** BEGIN DATASET SECTION **
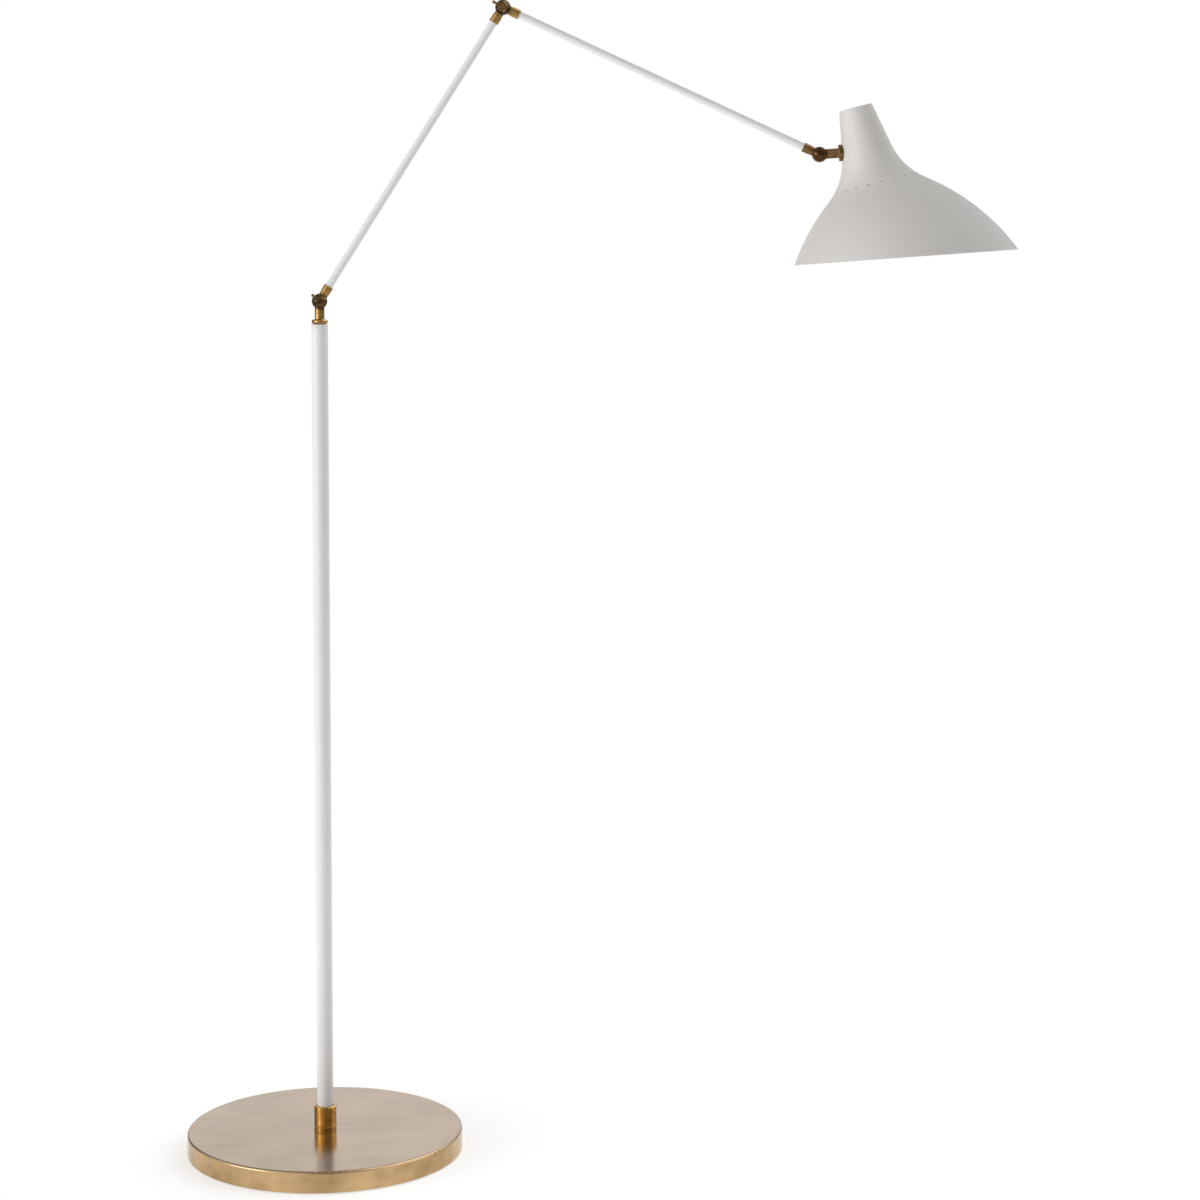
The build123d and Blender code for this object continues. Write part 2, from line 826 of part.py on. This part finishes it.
with BuildPart() as bulb_cap:
    thread_pitch = 3.63
    crest_r = 13.15
    root_r = 12.45
    crests = 6
    cap_outline = [(9.6, cap_start), (12.0, cap_start + 1.6)]
    for crest in range(crests):
        low = cap_start + 2.6 + crest * thread_pitch
        cap_outline.append((root_r, low))
        cap_outline.append((crest_r, low + thread_pitch / 2))
    cap_outline.append((root_r, cap_start + 2.6 + crests * thread_pitch))
    cap_outline.append((root_r, cap_end))
    cap_outline.append((bulb_neck_r + 0.05, cap_end))
    cap_outline.append((bulb_neck_r + 0.05, cap_start + 3.4))
    cap_outline.append((9.6, cap_start + 0.7))
    turn(shade_place, cap_outline)
write(bulb_cap, "bulb_cap")


def bulb_envelope(inset, mode=Mode.ADD):
    """The bulb's glass filled solid: a neck, a hollow shoulder arc and a sphere tangent to it."""
    drop = bulb_centre - bulb_neck_end
    shoulder_r = (drop**2 + bulb_neck_r**2 - bulb_r**2) / (2 * (bulb_r - bulb_neck_r))
    swing = degrees(atan2(drop, bulb_neck_r + shoulder_r))
    foot = cap_end - 6 if inset == 0 else cap_end - 7
    with BuildSketch(section_plane(shade_place)) as half_section:
        with BuildLine():
            neck = Line((bulb_neck_r - inset, foot), (bulb_neck_r - inset, bulb_neck_end))
            flare = JernArc(start=neck @ 1, tangent=(0, 1), radius=shoulder_r + inset, arc_size=-swing)
            JernArc(start=flare @ 1, tangent=flare % 1, radius=bulb_r - inset, arc_size=swing + 90)
            Polyline((0, bulb_centre + bulb_r - inset), (0, foot), neck @ 0)
        make_face()
    revolve(half_section.sketch, axis=Axis(shade_place.origin, shade_place.z_dir), mode=mode)


with BuildPart() as bulb_glass:
    bulb_envelope(0)
    bulb_envelope(glass_wall, Mode.SUBTRACT)
write(bulb_glass, "bulb_glass")
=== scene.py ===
import json
from math import cos, pi, radians, sin

import bpy
from mathutils import Matrix, Vector


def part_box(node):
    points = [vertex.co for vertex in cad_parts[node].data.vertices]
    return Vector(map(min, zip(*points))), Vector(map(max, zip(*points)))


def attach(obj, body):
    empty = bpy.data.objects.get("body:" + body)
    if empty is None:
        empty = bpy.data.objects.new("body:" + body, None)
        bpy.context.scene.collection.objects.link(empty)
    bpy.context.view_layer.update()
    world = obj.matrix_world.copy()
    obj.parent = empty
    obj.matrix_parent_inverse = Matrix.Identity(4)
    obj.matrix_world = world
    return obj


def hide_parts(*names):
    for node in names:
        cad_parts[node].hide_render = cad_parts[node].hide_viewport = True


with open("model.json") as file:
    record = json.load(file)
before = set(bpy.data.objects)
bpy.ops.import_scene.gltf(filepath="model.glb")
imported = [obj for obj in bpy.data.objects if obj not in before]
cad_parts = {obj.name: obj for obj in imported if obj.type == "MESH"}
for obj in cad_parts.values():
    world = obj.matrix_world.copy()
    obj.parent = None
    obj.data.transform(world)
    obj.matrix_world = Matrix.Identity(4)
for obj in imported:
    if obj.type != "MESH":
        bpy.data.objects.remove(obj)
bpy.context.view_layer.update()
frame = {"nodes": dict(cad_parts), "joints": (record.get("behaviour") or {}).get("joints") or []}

# Everything is in metres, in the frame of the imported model: +Z up, the origin on the floor under the pole.
# The lamp's arms and shade reach towards +X and its front faces -Y.

# Camera: its pitch is in degrees below level, its lens and sensor in millimetres
CAMERA_PLACE = (0.3064, -2.954, 0.968)
CAMERA_PITCH = 3.998
CAMERA_LENS = 80.97
CAMERA_SHIFT = -0.11
SENSOR = 36.0

# Floor: it changes from near to far over these distances from the pole
FLOOR_DROP = 0.0004
FLOOR_SIZE = 60.0
FLOOR_NEAR = 0.4
FLOOR_FAR = 1.6
FLOOR_GLOW = 0.57
FLOOR_REFLECTED = 0.76

# The room's soft walls, each round one way out from the lamp. A wall fades in where the cosine of the angle
# to that way is its edge, and is at its full level where the cosine is its middle.
ROOM = {
    "backdrop": dict(towards=(0, 1, 0.12), edge=0.8, middle=1.0, level=0.86),
    "left_wall": dict(towards=(-0.87, -0.45, 0.1), edge=0.3, middle=0.95, level=0.88),
    "left_window": dict(towards=(-0.86, -0.5, 0.05), edge=0.93, middle=0.975, level=5.0),
    "high_right": dict(towards=(0.75, 0.3, 0.65), edge=0.7, middle=0.97, level=1.6),
    "front": dict(towards=(0, -1, 0), edge=0.0, middle=1.0, level=0.08),
    "ceiling": dict(towards=(0, 0, 1), edge=0.3, middle=1.0, level=0.03),
}
# What glossy surfaces mirror above the horizon besides the walls
SKY = dict(towards=(0, 0, 1), edge=0.02, middle=0.36, level=0.42)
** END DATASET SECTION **
*EXERCISE OBJECTIVE*:
Copy out exactly the lines running from the one with "make_face()" to the one with "SENSOR = 36.0", including both ends, and nothing more.

*OUTPUT BELOW*:
        make_face()
    revolve(half_section.sketch, axis=Axis(shade_place.origin, shade_place.z_dir), mode=mode)


with BuildPart() as bulb_glass:
    bulb_envelope(0)
    bulb_envelope(glass_wall, Mode.SUBTRACT)
write(bulb_glass, "bulb_glass")
=== scene.py ===
import json
from math import cos, pi, radians, sin

import bpy
from mathutils import Matrix, Vector


def part_box(node):
    points = [vertex.co for vertex in cad_parts[node].data.vertices]
    return Vector(map(min, zip(*points))), Vector(map(max, zip(*points)))


def attach(obj, body):
    empty = bpy.data.objects.get("body:" + body)
    if empty is None:
        empty = bpy.data.objects.new("body:" + body, None)
        bpy.context.scene.collection.objects.link(empty)
    bpy.context.view_layer.update()
    world = obj.matrix_world.copy()
    obj.parent = empty
    obj.matrix_parent_inverse = Matrix.Identity(4)
    obj.matrix_world = world
    return obj


def hide_parts(*names):
    for node in names:
        cad_parts[node].hide_render = cad_parts[node].hide_viewport = True


with open("model.json") as file:
    record = json.load(file)
before = set(bpy.data.objects)
bpy.ops.import_scene.gltf(filepath="model.glb")
imported = [obj for obj in bpy.data.objects if obj not in before]
cad_parts = {obj.name: obj for obj in imported if obj.type == "MESH"}
for obj in cad_parts.values():
    world = obj.matrix_world.copy()
    obj.parent = None
    obj.data.transform(world)
    obj.matrix_world = Matrix.Identity(4)
for obj in imported:
    if obj.type != "MESH":
        bpy.data.objects.remove(obj)
bpy.context.view_layer.update()
frame = {"nodes": dict(cad_parts), "joints": (record.get("behaviour") or {}).get("joints") or []}

# Everything is in metres, in the frame of the imported model: +Z up, the origin on the floor under the pole.
# The lamp's arms and shade reach towards +X and its front faces -Y.

# Camera: its pitch is in degrees below level, its lens and sensor in millimetres
CAMERA_PLACE = (0.3064, -2.954, 0.968)
CAMERA_PITCH = 3.998
CAMERA_LENS = 80.97
CAMERA_SHIFT = -0.11
SENSOR = 36.0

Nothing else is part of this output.